■ DESCRIPTION OF THE TASK: Gather all lines from the material that contain the word "names".

----- RECORDS FOR PROCESSING -----

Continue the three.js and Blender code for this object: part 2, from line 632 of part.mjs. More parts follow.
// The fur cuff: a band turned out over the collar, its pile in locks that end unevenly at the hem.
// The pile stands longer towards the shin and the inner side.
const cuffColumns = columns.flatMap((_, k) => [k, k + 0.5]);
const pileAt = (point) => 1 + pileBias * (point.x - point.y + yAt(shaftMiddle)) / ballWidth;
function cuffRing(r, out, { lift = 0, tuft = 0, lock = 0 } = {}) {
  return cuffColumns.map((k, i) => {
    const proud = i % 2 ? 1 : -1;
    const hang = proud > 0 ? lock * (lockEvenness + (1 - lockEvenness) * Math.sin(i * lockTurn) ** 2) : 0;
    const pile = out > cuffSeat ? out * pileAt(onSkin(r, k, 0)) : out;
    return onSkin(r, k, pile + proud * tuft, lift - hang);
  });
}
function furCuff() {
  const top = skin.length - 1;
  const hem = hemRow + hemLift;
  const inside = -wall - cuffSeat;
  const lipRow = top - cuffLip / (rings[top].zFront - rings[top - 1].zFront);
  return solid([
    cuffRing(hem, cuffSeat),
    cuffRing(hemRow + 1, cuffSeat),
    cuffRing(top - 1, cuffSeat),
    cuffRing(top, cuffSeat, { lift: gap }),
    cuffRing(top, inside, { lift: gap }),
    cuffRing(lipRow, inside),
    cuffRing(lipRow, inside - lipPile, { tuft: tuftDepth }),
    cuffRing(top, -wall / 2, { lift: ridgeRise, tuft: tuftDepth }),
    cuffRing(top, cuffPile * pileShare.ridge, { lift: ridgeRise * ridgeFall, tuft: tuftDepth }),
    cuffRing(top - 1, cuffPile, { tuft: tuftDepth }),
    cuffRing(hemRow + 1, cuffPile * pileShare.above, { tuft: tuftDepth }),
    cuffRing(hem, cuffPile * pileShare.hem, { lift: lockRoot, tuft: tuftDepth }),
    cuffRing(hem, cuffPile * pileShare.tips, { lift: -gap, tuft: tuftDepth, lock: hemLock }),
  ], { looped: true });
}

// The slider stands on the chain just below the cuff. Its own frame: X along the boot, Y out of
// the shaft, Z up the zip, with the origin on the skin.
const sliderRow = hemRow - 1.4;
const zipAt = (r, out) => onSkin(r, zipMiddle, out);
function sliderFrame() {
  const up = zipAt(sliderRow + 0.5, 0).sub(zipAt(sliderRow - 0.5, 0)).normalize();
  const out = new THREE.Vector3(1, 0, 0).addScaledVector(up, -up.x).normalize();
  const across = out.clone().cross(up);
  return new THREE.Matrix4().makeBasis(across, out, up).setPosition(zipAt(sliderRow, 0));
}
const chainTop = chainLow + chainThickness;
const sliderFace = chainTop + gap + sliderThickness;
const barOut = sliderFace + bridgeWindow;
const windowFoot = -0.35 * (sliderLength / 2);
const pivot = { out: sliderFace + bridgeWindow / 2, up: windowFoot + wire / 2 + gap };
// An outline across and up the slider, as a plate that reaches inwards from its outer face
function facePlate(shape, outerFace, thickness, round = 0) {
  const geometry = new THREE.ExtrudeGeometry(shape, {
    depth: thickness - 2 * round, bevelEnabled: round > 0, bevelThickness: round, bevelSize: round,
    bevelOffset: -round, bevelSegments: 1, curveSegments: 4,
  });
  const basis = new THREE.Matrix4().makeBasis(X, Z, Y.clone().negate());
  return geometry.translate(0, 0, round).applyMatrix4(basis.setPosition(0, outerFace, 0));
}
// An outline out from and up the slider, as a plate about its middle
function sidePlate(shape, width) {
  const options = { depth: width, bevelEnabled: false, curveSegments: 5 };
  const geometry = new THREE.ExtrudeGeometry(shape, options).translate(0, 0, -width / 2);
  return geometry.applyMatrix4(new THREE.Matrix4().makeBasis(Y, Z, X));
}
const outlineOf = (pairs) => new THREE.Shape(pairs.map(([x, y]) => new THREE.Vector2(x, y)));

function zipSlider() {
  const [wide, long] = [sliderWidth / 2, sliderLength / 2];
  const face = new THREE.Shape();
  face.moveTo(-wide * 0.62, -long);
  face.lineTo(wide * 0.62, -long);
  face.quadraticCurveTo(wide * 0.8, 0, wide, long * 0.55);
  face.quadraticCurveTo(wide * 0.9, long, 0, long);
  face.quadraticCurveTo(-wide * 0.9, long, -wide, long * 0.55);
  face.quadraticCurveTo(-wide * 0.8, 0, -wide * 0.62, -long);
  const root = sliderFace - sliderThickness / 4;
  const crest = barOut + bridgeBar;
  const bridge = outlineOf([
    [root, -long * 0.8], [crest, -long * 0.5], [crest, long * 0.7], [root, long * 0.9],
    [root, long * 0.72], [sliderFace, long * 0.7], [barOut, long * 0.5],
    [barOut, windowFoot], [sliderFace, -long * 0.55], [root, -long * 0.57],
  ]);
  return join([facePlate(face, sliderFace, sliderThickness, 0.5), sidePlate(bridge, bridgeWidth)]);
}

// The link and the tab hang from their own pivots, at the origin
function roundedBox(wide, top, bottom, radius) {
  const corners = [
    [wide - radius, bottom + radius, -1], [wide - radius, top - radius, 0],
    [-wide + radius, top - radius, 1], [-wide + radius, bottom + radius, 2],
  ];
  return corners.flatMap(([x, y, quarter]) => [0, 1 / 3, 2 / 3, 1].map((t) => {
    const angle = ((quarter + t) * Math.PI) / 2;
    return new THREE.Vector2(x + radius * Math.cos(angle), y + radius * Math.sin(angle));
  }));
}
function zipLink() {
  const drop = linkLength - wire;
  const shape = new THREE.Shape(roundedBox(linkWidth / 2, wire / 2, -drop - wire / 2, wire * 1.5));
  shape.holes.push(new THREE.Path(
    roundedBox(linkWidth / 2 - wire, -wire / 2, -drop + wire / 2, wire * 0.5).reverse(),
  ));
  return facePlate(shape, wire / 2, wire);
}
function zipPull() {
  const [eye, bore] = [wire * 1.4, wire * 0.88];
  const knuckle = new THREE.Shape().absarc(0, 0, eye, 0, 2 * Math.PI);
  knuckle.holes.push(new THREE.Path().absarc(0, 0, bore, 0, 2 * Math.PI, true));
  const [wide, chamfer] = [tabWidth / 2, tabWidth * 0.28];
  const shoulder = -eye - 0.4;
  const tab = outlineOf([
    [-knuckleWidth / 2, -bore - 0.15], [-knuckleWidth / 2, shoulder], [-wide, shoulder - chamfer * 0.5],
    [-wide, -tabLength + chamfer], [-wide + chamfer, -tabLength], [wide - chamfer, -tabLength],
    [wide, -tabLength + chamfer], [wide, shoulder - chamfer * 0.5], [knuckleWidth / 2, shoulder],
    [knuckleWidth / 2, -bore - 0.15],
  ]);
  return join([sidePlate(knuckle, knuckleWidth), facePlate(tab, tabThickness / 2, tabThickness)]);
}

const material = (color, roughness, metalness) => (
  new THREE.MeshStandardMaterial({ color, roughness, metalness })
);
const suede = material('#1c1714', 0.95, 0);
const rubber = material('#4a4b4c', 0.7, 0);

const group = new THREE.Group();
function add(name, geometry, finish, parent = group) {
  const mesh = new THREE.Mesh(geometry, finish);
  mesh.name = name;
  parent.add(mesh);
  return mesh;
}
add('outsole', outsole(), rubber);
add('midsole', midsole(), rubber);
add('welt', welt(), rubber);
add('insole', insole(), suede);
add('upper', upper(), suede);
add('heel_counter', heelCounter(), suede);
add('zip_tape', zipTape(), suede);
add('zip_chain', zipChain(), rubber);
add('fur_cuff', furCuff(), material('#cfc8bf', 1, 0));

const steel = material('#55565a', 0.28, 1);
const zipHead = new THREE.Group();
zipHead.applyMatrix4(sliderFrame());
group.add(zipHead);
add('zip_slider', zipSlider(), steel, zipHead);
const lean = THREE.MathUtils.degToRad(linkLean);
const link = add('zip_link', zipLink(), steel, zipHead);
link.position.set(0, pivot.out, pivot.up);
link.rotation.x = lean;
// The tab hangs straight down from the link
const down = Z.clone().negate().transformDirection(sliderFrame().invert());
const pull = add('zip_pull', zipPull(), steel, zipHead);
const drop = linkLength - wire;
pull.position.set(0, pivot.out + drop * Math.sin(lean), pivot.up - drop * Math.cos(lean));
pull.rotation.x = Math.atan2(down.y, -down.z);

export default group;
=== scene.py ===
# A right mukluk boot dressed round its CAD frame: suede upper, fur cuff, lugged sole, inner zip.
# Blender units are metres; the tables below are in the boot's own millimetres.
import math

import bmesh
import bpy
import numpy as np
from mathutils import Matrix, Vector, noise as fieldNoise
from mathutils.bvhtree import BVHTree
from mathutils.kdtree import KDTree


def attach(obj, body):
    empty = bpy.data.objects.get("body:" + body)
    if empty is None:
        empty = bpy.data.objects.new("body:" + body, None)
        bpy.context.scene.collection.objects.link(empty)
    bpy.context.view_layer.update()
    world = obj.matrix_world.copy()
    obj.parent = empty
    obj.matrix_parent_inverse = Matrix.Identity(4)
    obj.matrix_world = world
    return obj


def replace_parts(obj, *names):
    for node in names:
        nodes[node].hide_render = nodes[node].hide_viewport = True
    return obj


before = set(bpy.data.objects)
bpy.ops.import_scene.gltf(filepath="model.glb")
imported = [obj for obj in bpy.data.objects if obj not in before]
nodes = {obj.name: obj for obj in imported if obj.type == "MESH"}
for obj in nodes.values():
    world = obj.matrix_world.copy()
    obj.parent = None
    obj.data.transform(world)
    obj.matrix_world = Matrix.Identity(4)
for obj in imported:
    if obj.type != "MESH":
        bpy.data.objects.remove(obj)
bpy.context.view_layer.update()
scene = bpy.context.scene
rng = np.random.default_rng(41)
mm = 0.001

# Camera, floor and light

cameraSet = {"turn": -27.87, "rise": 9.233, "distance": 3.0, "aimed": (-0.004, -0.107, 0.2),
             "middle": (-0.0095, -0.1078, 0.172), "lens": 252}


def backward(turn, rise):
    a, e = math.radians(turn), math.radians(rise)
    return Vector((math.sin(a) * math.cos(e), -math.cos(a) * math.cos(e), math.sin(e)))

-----
----- RECORDS FOR PROCESSING -----

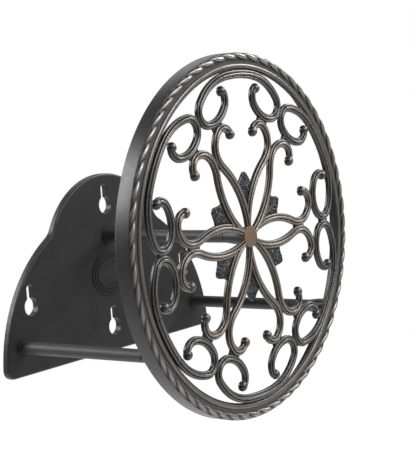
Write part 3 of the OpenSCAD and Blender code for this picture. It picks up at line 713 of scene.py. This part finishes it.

-----

■ SOLUTION BELOW:
def replace_parts(obj, *names):
    for node in names:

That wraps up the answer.